The reference to mixed herds was the fact cows and calves were trailed whereas most of the commercial trailing of cattle consisted largely of adult steer cattle. Trailing mix herds was much more difficult, and that segment of the harshness of the lives of those pioneers has never been adequately described. That story and others like it are components of the immeasurably important history value that is not taught in schools today and exists only in enclaves of diminishing oral history.
Fewer and fewer direct lines of descendents know the immensity of their own family history.
 Safety at Ft. Mason
In the leg west from Picacho, the stage was pulled by mules. The need for mules was the result of distance between water sources and the grades. Ormsby described the stops following Picacho as “Rough and Ready, Goodsight, Ft. Cummins, and Cooke Springs”.

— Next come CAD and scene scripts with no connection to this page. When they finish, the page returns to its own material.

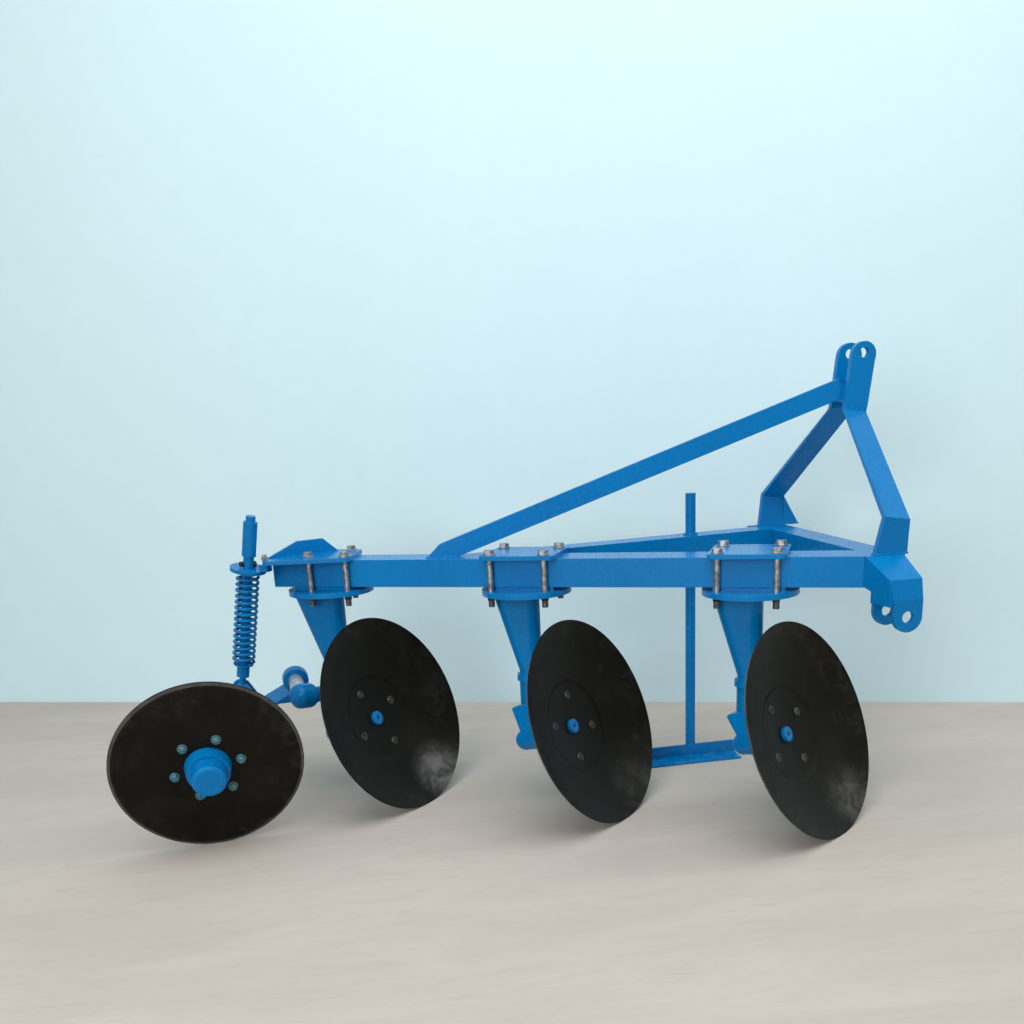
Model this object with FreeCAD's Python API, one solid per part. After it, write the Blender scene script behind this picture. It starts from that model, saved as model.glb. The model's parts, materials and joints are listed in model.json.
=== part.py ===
import FreeCAD, Part
import math
import os

V = FreeCAD.Vector

# Three-disc mounted plough, millimetres and degrees.
# X points forward along the direction of travel, Y to the left, Z up.
# The model is built with the lower hitch pin line at X = 0 and the ground at
# Z = 0, and is then moved so that its origin is under the middle of the machine.

# ---- hitch ----
lower_pin_height = 550.5
lower_pin_spread = 825.0
lower_bore = 28.7
clevis_width = 107.0
cheek_thickness = 12.0
cheek_half_width = 36.5
bracket_shoulder_drop = 46.0
bracket_shoulder_inset = 10.0
bracket_back = 62.0
bracket_back_angle = 9.5
mast_height = 610.0
upper_bore = 25.7
mast_gap = 60.0
mast_plate = 16.0
mast_forward = 79.0
mast_half_width = 33.0
mast_knee_height = 84.0
mast_neck_height = 344.0
mast_knee_spread = 354.0

# ---- frame ----
beam_angle = 27.8
beam_top = 686.0
beam_width = 105.0
beam_height = 76.0
beam_wall = 8.0
beam_start_y = -318.0
beam_length = 1623.0
tail_overhang = 148.0
cap_thickness = 6.0
crossbar_forward = 7.0
crossbar_width = 76.0
brace_width = 80.0
brace_crossbar_y = 298.0
brace_angle = 6.7
mast_brace_height = 51.0
mast_brace_thickness = 16.0
mast_brace_behind = 209.0
mast_brace_reach = 42.0
mast_brace_top = 1076.0

# ---- discs and their standards ----
disc_diameter = 560.0
disc_thickness = 6.0
disc_dish = 73.0
disc_tilt = 20.8
disc_bevel = 8.0
press_depth = 3.0
press_radius = 118.0
press_slope = 10.0
front_standard_back = 281.0
rear_standard_back = beam_length - tail_overhang
middle_standard_shift = 3.0
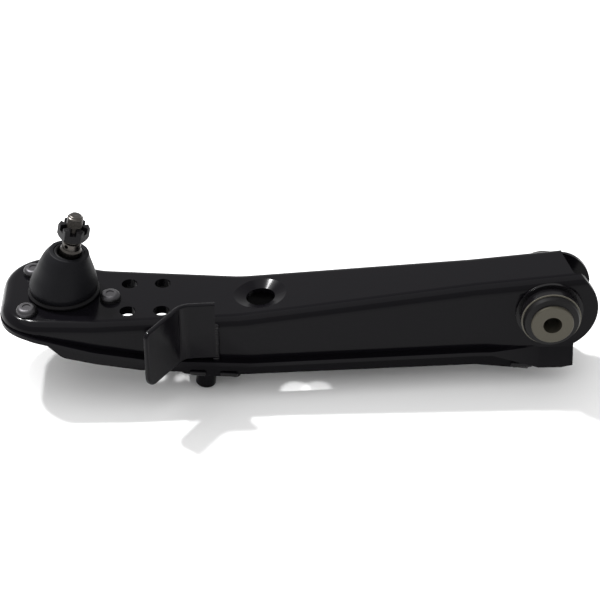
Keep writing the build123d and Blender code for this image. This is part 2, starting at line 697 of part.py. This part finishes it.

The name Ft. Mason did not yet exist in 1858 but it was the referenced “Rough and Ready”. Through a series of transactions, title was secured by one Kit Mason in 1877. He ran a mercantile and forage business catering to Trail traffic. It was Mason who was proprietor of the establishment on the day of the massacre in 1879. It was probably Mason who slammed the gate shut behind the wagon being pulled by the unlikely team of Christian Flury and his horse escaping from Indians intent on killing him and his family.
A question must now be asked. After he unharnessed himself and his horse and caught his breath was it in Swiss, English, or … in tongues that Mr. Flury finally spoke?


Stephen L. Wilmeth is a rancher from southern New Mexico. “Flury became the patriarch who gave rise to ranching families whose names still exist in Grant and Luna Counties. Members of the Benedict, Burris, Delk, Franks, Gunter, Harrington, and Johnson families have direct linage to Mr. Flury. They are part of our valued ranching heritage tied to the Butterfield Trail.”